Histoplasmosis may also be killing numerous patients beyond Latin America

As we begin to unveil the burden of disease in Latin America, this is a signal for manufacturers of diagnostic tests that there is a potential market in low- and middle-income countries, and, hopefully, this will drive innovation to obtain cheap, reliable, and easy to use tests, ideally point-of-care tests. Specific efforts should aim to provide these tests in low and medium resource countries. Histoplasma capsulatum is known to be present throughout the world, and studies are starting to find it in significant numbers among HIV-infected patients. Hence, there are now reports of HIV-associated histoplasmosis in Cameroon, Nigeria, Ivory Coast, Congo, South Africa, India, China, and Southeast Asia.[2426] In a recent study among 100 imported cases of histoplasmosis diagnosed between 2007 and 2018 in France, 55 were acquired in West and Central Africa. [27]

It is too early to estimate a precise burden, but given the number of immunocompromized patients in these regions, this may only be the tip of another iceberg and could amount to a considerable amount of morbidity and, in the absence of awareness, diagnosis, and treatment, deaths, as shown in Table 1.

Table 1. Simulations applying the mean incidence rate, the 10th percentile, and the 90th percentile for Latin America to the number of persons living with HIV in selected countries in Asia and Africa.

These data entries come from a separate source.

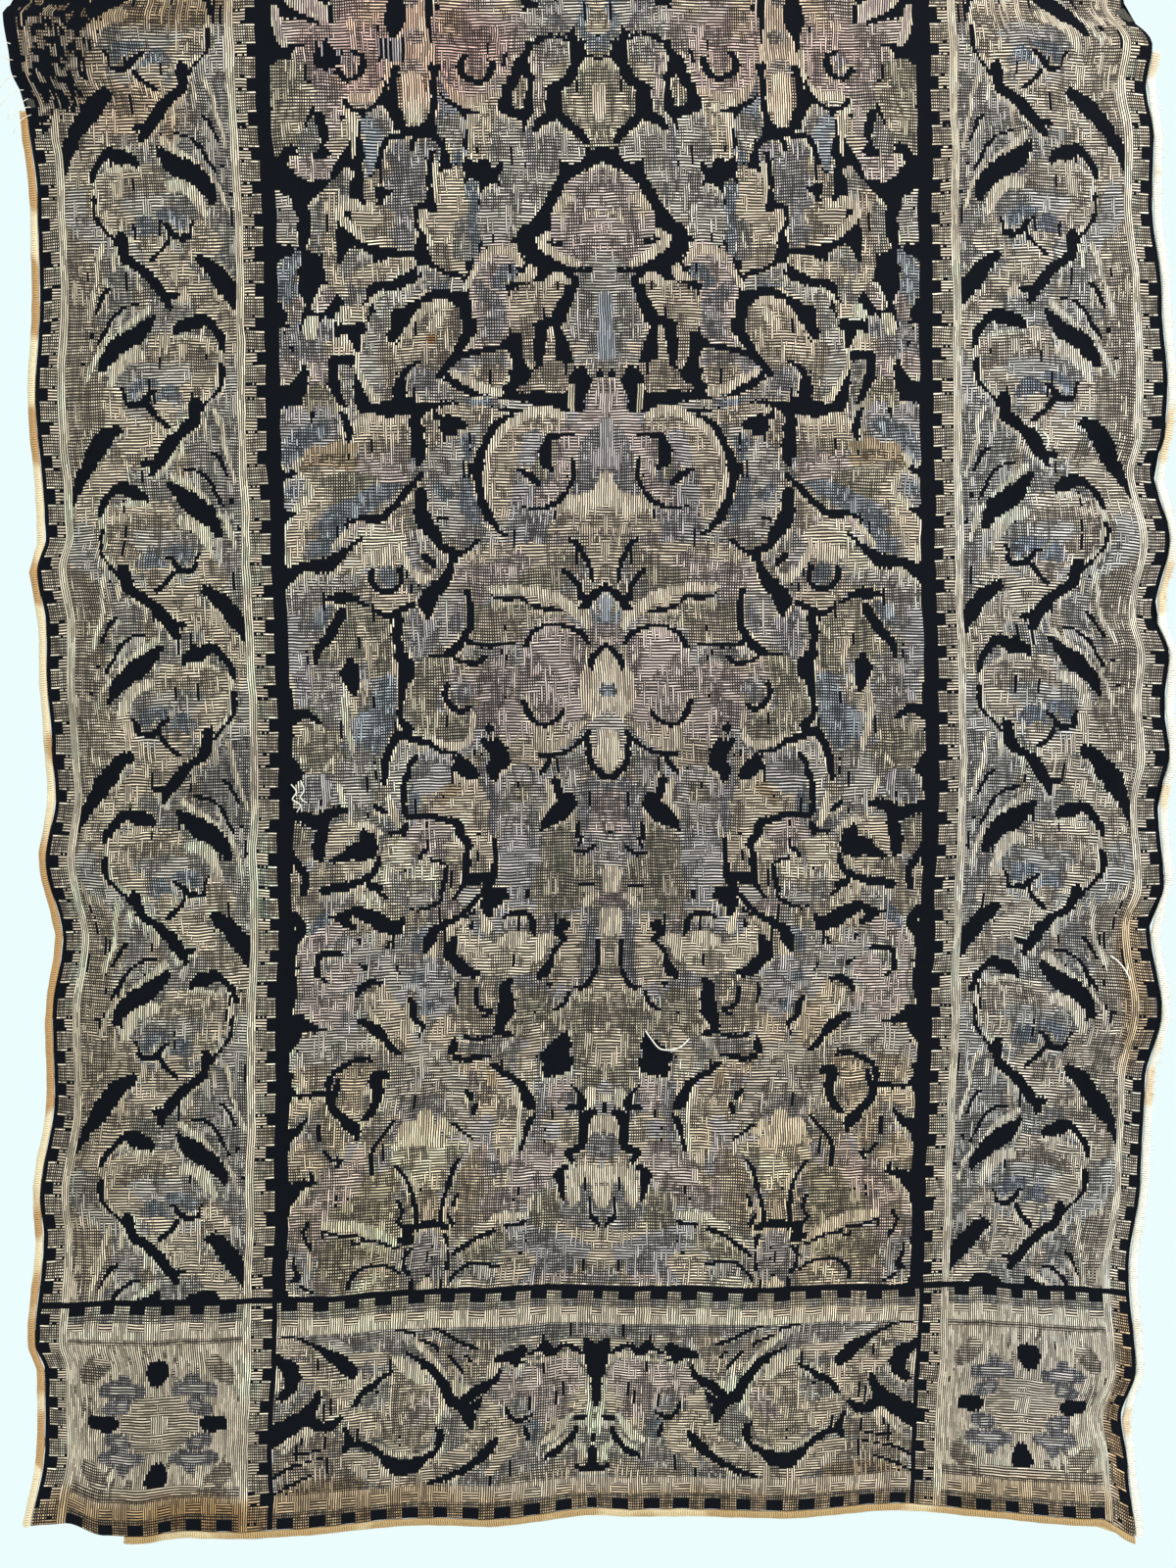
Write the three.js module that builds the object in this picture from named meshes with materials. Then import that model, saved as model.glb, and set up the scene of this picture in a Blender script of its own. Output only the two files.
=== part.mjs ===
// A jacquard-woven tapestry panel with woven borders, hanging by its top edge.
// Millimetres. X runs across to the right, Z up and Y away from whoever faces the front.
// The origin is the middle of the top edge.
import * as THREE from 'three';

// The cloth as it was woven, measured flat
const FLAT_WIDTH = 619;
const FLAT_DROP = 847;
const BORDER_WIDTH = 132;
const BORDER_LINE_DROP = 715;
const CLOTH_THICKNESS = 1.8;

// The overcast thread that binds the edges
const OVERCAST_WIDTH = 4.5;
const OVERCAST_THICKNESS = 2.8;
const OVERCAST_SIDES = 8;
const GAP = 0.3;

// How finely the sheet is divided
const BORDER_COLUMNS = 7;
const FIELD_COLUMNS = 18;
const ROWS = 56;

// Grid rows and columns where a stretch of overcast thread starts
const LEFT_START_ROW = 5;
const RIGHT_START_ROW = 3;
const HEM_START_COLUMN = 2.6;

// How the edges ripple: where the outline draws in, the edge swings back
const MEAN_HALF_WIDTH = 303;
const SWING_PER_SWAY = 1.1;
const RIPPLE_REACH = 42;

// How far out each side edge of the cloth lies, going down from the top
const LEFT_EDGE = [
  { down: 0, out: 302 },
  { down: 21, out: 303 },
  { down: 29, out: 308 },
  { down: 55, out: 305.5 },
  { down: 76, out: 298.5 },
  { down: 122, out: 295 },
  { down: 174, out: 294.7 },
  { down: 228, out: 297.2 },
  { down: 290, out: 294.2 },
  { down: 302, out: 293.8 },
  { down: 320, out: 297.6 },
  { down: 352, out: 294 },
  { down: 374, out: 294.3 },
  { down: 414, out: 292.7 },
  { down: 443, out: 291.2 },
  { down: 478, out: 295.8 },
  { down: 521, out: 289.1 },
  { down: 564, out: 294 },
  { down: 607, out: 293.6 },
  { down: 664, out: 300.4 },
  { down: 684, out: 299.1 },
  { down: 742, out: 303.3 },
  { down: 760, out: 299.2 },
  { down: 803, out: 299.3 },
  { down: 845, out: 304.3 },
];
const RIGHT_EDGE = [
  { down: 0, out: 286 },
  { down: 18, out: 288 },
  { down: 43, out: 299.8 },
  { down: 62, out: 297.4 },
  { down: 92, out: 301 },
  { down: 125, out: 300.7 },
  { down: 177, out: 305.2 },
  { down: 225, out: 308.1 },
  { down: 248, out: 307.5 },
  { down: 267, out: 303 },
  { down: 305, out: 310 },
  { down: 343, out: 304.3 },
  { down: 366, out: 310.5 },
  { down: 393, out: 308.8 },
  { down: 419, out: 311.3 },
  { down: 446, out: 307 },
  { down: 490, out: 309.9 },
  { down: 512, out: 304.4 },
  { down: 558, out: 309.9 },
  { down: 598, out: 303.4 },
  { down: 650, out: 302.3 },
  { down: 704, out: 297.8 },
  { down: 758, out: 301.4 },
  { down: 787, out: 295.3 },
  { down: 811, out: 297.8 },
  { down: 850, out: 300.4 },
];

// Where the middle of the field hangs, left or right of the origin
const FIELD_SWAY = [
  { down: 0, across: 2 },
  { down: 225, across: 6.5 },
  { down: 435, across: 11 },
  { down: 650, across: 7 },
  { down: 850, across: 2 },
];

// How low the line above the bottom border and the hem hang, going across
const SAG = [
  { across: -304, line: 723, hem: 840.5 },
  { across: -289, line: 722.6, hem: 841.5 },
  { across: -266, line: 722, hem: 851 },
  { across: -250, line: 721.5, hem: 852 },
  { across: -220, line: 720.4, hem: 847.4 },
  { across: -155, line: 719, hem: 846 },
  { across: -66, line: 715, hem: 841 },
  { across: 0, line: 712.7, hem: 835.2 },
  { across: 28, line: 713.4, hem: 837.6 },
  { across: 100, line: 714, hem: 835.5 },
  { across: 161, line: 713, hem: 833.6 },
  { across: 220, line: 711, hem: 836.4 },
  { across: 282, line: 715, hem: 839 },
  { across: 301, line: 718, hem: 849 },
];

// Soft vertical folds: each rises towards the front, and fades out at both ends
const FOLDS = [
  { across: 236, lean: 0.01, half: 11, rise: 4.2, from: 20, to: 640 },
  { across: 286, lean: -0.008, half: 8, rise: 3.4, from: 120, to: 760 },
  { across: -262, lean: 0.004, half: 16, rise: 3, from: 200, to: 700 },
  { across: -172, lean: 0.012, half: 15, rise: 2.6, from: 60, to: 560 },
  { across: 60, lean: -0.06, half: 46, rise: 3.2, from: 0, to: 480 },
  { across: -70, lean: 0.05, half: 52, rise: -3, from: 240, to: 860 },
  { across: 130, lean: 0.02, half: 40, rise: -2.6, from: 330, to: 860 },
];

// Slow waves along the hem, and the forward curl of its corners
const HEM_WAVE = { length: 148, rise: 3.6, reach: 90 };
const CORNER_CURL = { rise: 9, reach: 34 };

const COLUMNS = 2 * BORDER_COLUMNS + FIELD_COLUMNS;

function smooth(part) {
  const held = Math.min(Math.max(part, 0), 1);
  return held * held * (3 - 2 * held);
}

// A value that eases from row to row of a table
function eased(rows, key, value, place) {
  const next = rows.findIndex((row) => row[key] > place);
  if (next === 0) return rows[0][value];
  if (next < 0) return rows[rows.length - 1][value];
  const before = rows[next - 1];
  const after = rows[next];
  const part = (place - before[key]) / (after[key] - before[key]);
  return before[value] + (after[value] - before[value]) * smooth(part);
}

// Distance across the flat cloth of a grid column, from its left edge
function flatAcross(column) {
  const fieldWidth = FLAT_WIDTH - 2 * BORDER_WIDTH;
  const fieldEnd = BORDER_COLUMNS + FIELD_COLUMNS;
  if (column <= BORDER_COLUMNS) return (column / BORDER_COLUMNS) * BORDER_WIDTH;
  if (column >= fieldEnd) {
    return BORDER_WIDTH + fieldWidth + ((column - fieldEnd) / BORDER_COLUMNS) * BORDER_WIDTH;
  }
  return BORDER_WIDTH + ((column - BORDER_COLUMNS) / FIELD_COLUMNS) * fieldWidth;
}

// Where a point of the flat cloth hangs, across, at a distance down
function hangAcross(flat, down) {
  const left = -eased(LEFT_EDGE, 'down', 'out', down);
  const right = eased(RIGHT_EDGE, 'down', 'out', down);
  const halfField = FLAT_WIDTH / 2 - BORDER_WIDTH;
  const sway = eased(FIELD_SWAY, 'down', 'across', down);
  if (flat < BORDER_WIDTH) {
    return left + (flat / BORDER_WIDTH) * (sway - halfField - left);
  }
  if (flat > FLAT_WIDTH - BORDER_WIDTH) {
    const part = (flat - FLAT_WIDTH + BORDER_WIDTH) / BORDER_WIDTH;
    return sway + halfField + part * (right - sway - halfField);
  }
  return sway + flat - FLAT_WIDTH / 2;
}

// How low a point of the flat cloth hangs
function hangDown(flatDown, across) {
  const line = eased(SAG, 'across', 'line', across);
  const hem = eased(SAG, 'across', 'hem', across);
  if (flatDown <= BORDER_LINE_DROP) return (flatDown / BORDER_LINE_DROP) * line;
  const part = (flatDown - BORDER_LINE_DROP) / (FLAT_DROP - BORDER_LINE_DROP);
  return line + part * (hem - line);
}

// How far the middle of the cloth stands back from the plane of the top edge
function standBack(across, down) {
  const left = eased(LEFT_EDGE, 'down', 'out', down);
  const right = eased(RIGHT_EDGE, 'down', 'out', down);
  const hem = eased(SAG, 'across', 'hem', across);
  const fromLeft = left + across;
  const fromRight = right - across;
  const fromHem = hem - down;
  const swing = (out, from) =>
    SWING_PER_SWAY * (MEAN_HALF_WIDTH - out) * Math.exp(-from / RIPPLE_REACH);
  let back = swing(left, fromLeft) + swing(right, fromRight);
  for (const fold of FOLDS) {
    const offset = (across - fold.across - fold.lean * down) / fold.half;
    const quarter = (fold.to - fold.from) / 4;
    const ends = smooth((down - fold.from) / quarter) * smooth((fold.to - down) / quarter);
    back -= fold.rise * Math.exp(-offset * offset) * ends;
  }
  const wave = Math.sin((2 * Math.PI * across) / HEM_WAVE.length);
  back += HEM_WAVE.rise * wave * Math.exp(-fromHem / HEM_WAVE.reach);
  for (const fromSide of [fromLeft, fromRight]) {
    back -= CORNER_CURL.rise * Math.exp(-Math.hypot(fromSide, fromHem) / CORNER_CURL.reach);
  }
  return back;
}

// A grid point of the hanging cloth, as across, back and down
function gridPoint(column, row) {
  const flatDown = (row / ROWS) * FLAT_DROP;
  const flat = flatAcross(column);
  const roughly = flatDown * (SAG[0].hem / FLAT_DROP);
  const down = hangDown(flatDown, hangAcross(flat, roughly));
  const across = hangAcross(flat, down);
  return new THREE.Vector3(across, standBack(across, down), -down);
}

// A point between two neighbours of the grid, on the straight line that joins them
function between(column, row) {
  const first = gridPoint(Math.floor(column), Math.floor(row));
  const second = gridPoint(Math.ceil(column), Math.ceil(row));
  return first.lerp(second, Math.max(column % 1, row % 1));
}

function finish(color, roughness) {
  return new THREE.MeshStandardMaterial({ color, roughness, metalness: 0 });
}

function named(name, geometry, material) {
  geometry.computeVertexNormals();
  const mesh = new THREE.Mesh(geometry, material);
  mesh.name = name;
  return mesh;
}

// The cloth: one thin box, whose grid points take the places in which the cloth hangs
function tapestryPanel() {
  const geometry = new THREE.BoxGeometry(COLUMNS, 1, ROWS, COLUMNS, 1, ROWS);
  const places = geometry.attributes.position;
  for (let i = 0; i < places.count; i += 1) {
    const column = Math.round(places.getX(i) + COLUMNS / 2);
    const row = Math.round(ROWS / 2 - places.getZ(i));
    const point = gridPoint(column, row);
    point.y += places.getY(i) * CLOTH_THICKNESS;
    places.setXYZ(i, point.x, point.y, point.z);
  }
  return named('tapestry_panel', geometry, finish(0x7d745f, 0.95));
}

// One stretch of overcast thread: a flattened rod that follows the given edge points.
// Its width runs along outward, which points away from the cloth.
function overcastEdge(name, edge, outward, color) {
  const geometry = new THREE.CylinderGeometry(1, 1, 1, OVERCAST_SIDES, edge.length - 1);
  const places = geometry.attributes.position;
  const middle = GAP + OVERCAST_WIDTH / 2;
  for (let i = 0; i < places.count; i += 1) {
    const step = Math.round((0.5 - places.getY(i)) * (edge.length - 1));
    const aside = middle + (places.getX(i) * OVERCAST_WIDTH) / 2;
    const point = edge[step].clone().addScaledVector(outward, aside);
    point.y += (places.getZ(i) * OVERCAST_THICKNESS) / 2;
    places.setXYZ(i, point.x, point.y, point.z);
  }
  if (turnsInsideOut(edge, outward)) flipFaces(geometry);
  return named(name, geometry, finish(color, 0.9));
}

// Whether a rod that runs this way, with its width this way, has its faces pointing in
function turnsInsideOut(edge, outward) {
  const along = edge[0].clone().sub(edge[edge.length - 1]);
  const thickness = new THREE.Vector3(0, 1, 0);
  return outward.clone().cross(along).dot(thickness) < 0;
}

function flipFaces(geometry) {
  const corners = geometry.index;
  for (let i = 0; i < corners.count; i += 3) {
    const second = corners.getX(i + 1);
    corners.setX(i + 1, corners.getX(i + 2));
    corners.setX(i + 2, second);
  }
}

// The grid points down one side, with one more that carries the thread past the corner
function sidePoints(column, startRow) {
  const points = [];
  for (let row = startRow; row <= ROWS; row += 1) points.push(gridPoint(column, row));
  const corner = points[points.length - 1].clone();
  corner.z -= GAP + OVERCAST_WIDTH;
  points.push(corner);
  return points;
}

// The grid points along the hem, from partway between two columns
function hemPoints(startColumn) {
  const points = [between(startColumn, ROWS)];
  for (let column = Math.ceil(startColumn); column <= COLUMNS; column += 1) {
    points.push(gridPoint(column, ROWS));
  }
  return points;
}

const toTheLeft = new THREE.Vector3(-1, 0, 0);
const toTheRight = new THREE.Vector3(1, 0, 0);
const downwards = new THREE.Vector3(0, 0, -1);

const tapestry = new THREE.Group();
tapestry.add(tapestryPanel());
tapestry.add(
  overcastEdge('overcast_edge_left', sidePoints(0, LEFT_START_ROW), toTheLeft, 0xb58a52),
);
tapestry.add(
  overcastEdge('overcast_edge_bottom', hemPoints(HEM_START_COLUMN), downwards, 0xa8864f),
);
tapestry.add(
  overcastEdge('overcast_edge_right', sidePoints(COLUMNS, RIGHT_START_ROW), toTheRight, 0xcbb48c),
);

export default tapestry;
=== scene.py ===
"""A jacquard-woven tapestry panel with woven borders, hanging by its top edge.

Metres, X to the right, Z up and Y away from whoever faces the front. The origin is the middle of
the top edge. The cloth's own measures are in millimetres, across from its middle and down from
its top, as it was woven.
"""

import math

import bpy
import numpy as np
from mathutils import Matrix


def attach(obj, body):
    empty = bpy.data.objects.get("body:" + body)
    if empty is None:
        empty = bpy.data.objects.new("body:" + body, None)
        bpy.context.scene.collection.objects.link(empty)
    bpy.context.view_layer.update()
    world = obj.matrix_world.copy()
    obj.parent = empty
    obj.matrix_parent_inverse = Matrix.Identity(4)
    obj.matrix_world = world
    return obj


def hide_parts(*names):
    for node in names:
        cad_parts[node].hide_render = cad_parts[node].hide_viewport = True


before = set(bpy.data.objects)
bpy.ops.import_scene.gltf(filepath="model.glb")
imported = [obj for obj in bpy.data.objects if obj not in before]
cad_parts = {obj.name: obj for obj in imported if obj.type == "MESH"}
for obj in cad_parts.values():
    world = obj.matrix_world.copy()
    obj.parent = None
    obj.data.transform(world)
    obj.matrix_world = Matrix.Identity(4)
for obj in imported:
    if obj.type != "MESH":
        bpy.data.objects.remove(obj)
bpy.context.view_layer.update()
chance = np.random.default_rng(1908)

# The cloth as it was woven, in millimetres
FLAT_WIDTH = 619.0
FLAT_DROP = 847.0
BORDER_WIDTH = 132.0
BORDER_LINE_DROP = 715.0
CLOTH_THICKNESS = 1.8

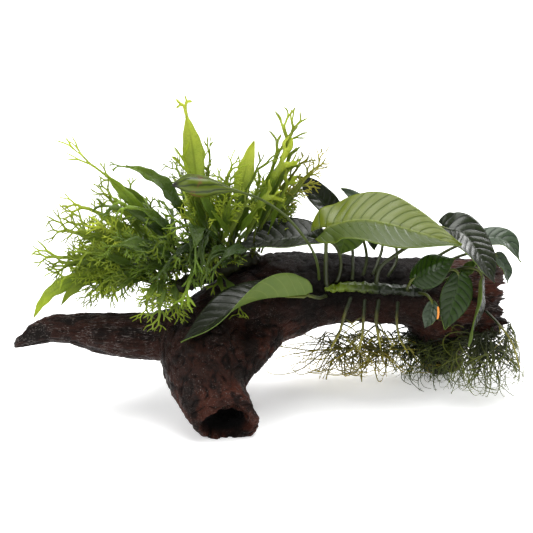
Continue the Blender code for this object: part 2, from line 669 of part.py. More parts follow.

Hence, factoring the number of persons infected with HIV in 2018 in a selection of African and Asian countries by the average and 10th and 90th percentiles of the Latin American incidence rate, with a 50% symptomatic proportion and a conservative 40% mortality, suggests, for these countries, nearly 110,000 [48,000–430,000] annual cases and nearly 44,000 [20,000–85,000] deaths. This very crude and very criticizable estimate could be biased by differences in environmental conditions, host, and pathogen genetic backgrounds on different continents. It should nevertheless stimulate research documenting the true burden of histoplasmosis among persons living with HIV throughout the world and the natural history of dissemination as immunosuppression gradually deepens, which could lead to preemptive treatment before severe symptoms appear. In conclusion, over 100 years after the first description of histoplasmosis in a patient presenting tuberculosis-like symptoms the diagnostic difficulty remains for most clinicians across the world, with lethal consequences.